VLADIVOSTOK, Russia — Russia’s environment minister Sergei Donskoi last week visited one of four Russian-held islands off Hokkaido claimed by Japan to prepare for envisioned joint economic activities on the disputed islands, Russian officials said Monday.Donskoi, minister of natural resources and environment, traveled to the island of Etorofu on Friday, a day after Japanese Prime Minister Shinzo Abe and Russian President Vladimir Putin agreed to conduct the joint activities in five areas including wind power generation and waste reduction at their summit in Vladivostok.
Japan believes the joint activities would pave the way for resolving the longstanding territorial dispute over the islands and signing a post-World War II peace treaty, while Russia hopes to attract Japanese investments in the underdeveloped territories.
It is the first time since 2015 that a Russian minister is known to have visited the disputed islands, according to a Japanese government source.
The Japanese government previously lodged protests every time a Russian minister visited the islands, which also include Kunashiri, Shikotan and the Habomai islet group.

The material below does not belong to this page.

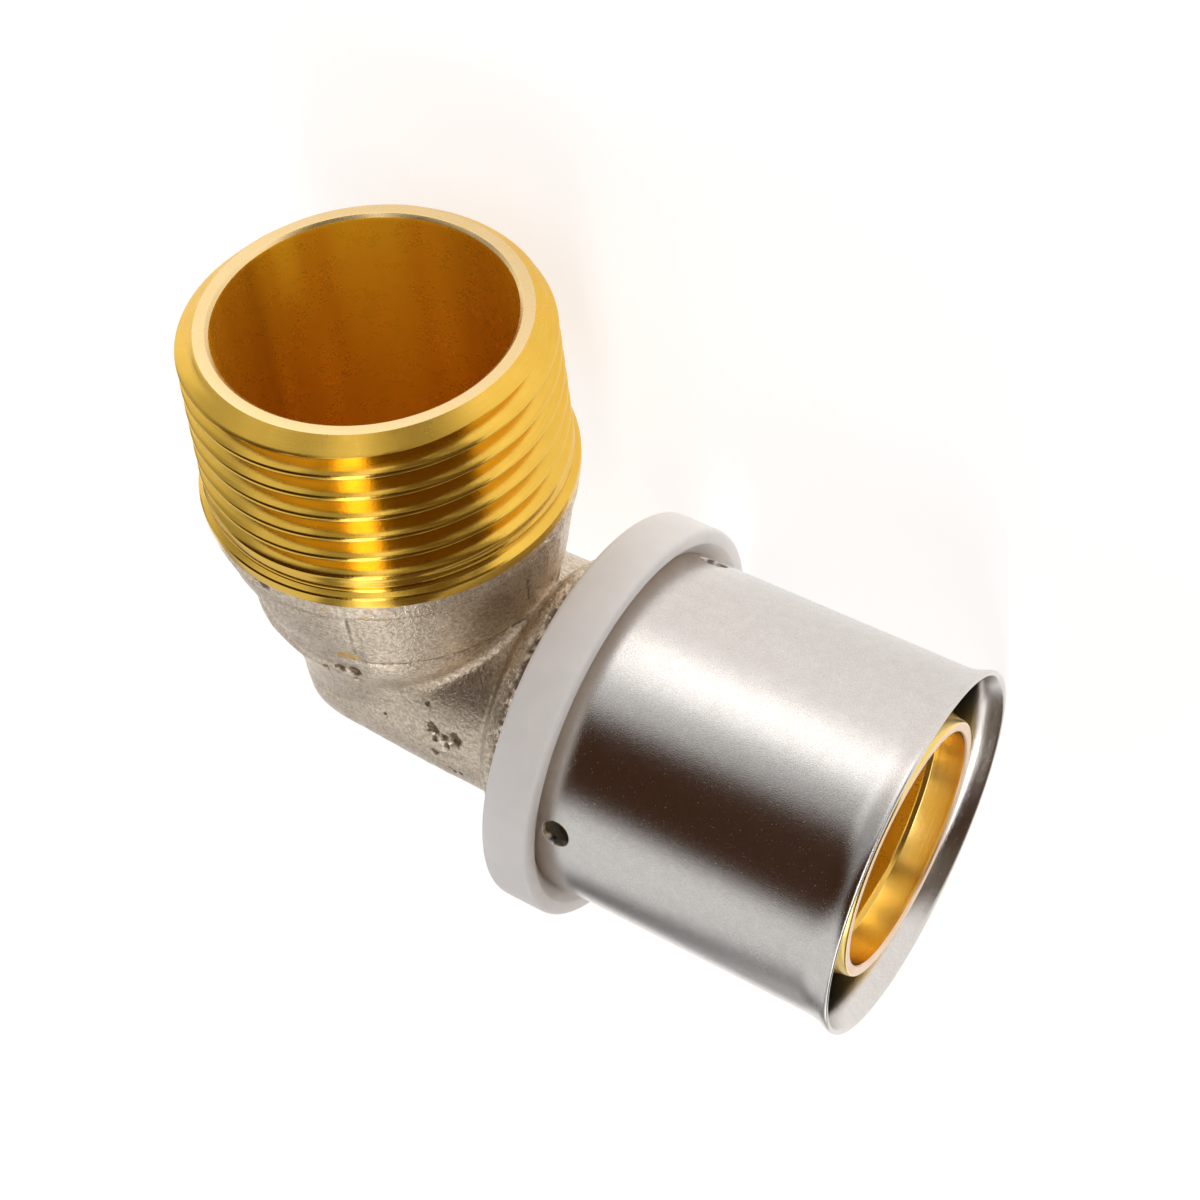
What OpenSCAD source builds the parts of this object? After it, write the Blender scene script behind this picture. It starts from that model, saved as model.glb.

This time the source said that if the latest visit is “aimed at laying the groundwork for the joint economic activities, it is different in character from previous cases.”
Donskoi, who took part in an economic forum held Wednesday and Thursday in the Russian Far East city of Vladivostok, arrived on Etorofu on Friday and inspected a possible site for joint economic activities on Saturday. He was also scheduled to visit Kunashiri but changed the plan due to bad weather, the Russian officials said.
The disputed islands off Japan’s northernmost main island were seized by the Soviet Union after Japan’s surrender in August 1945 ended World War II. They are called the Northern Territories in Japan and the Southern Kurils in Russia.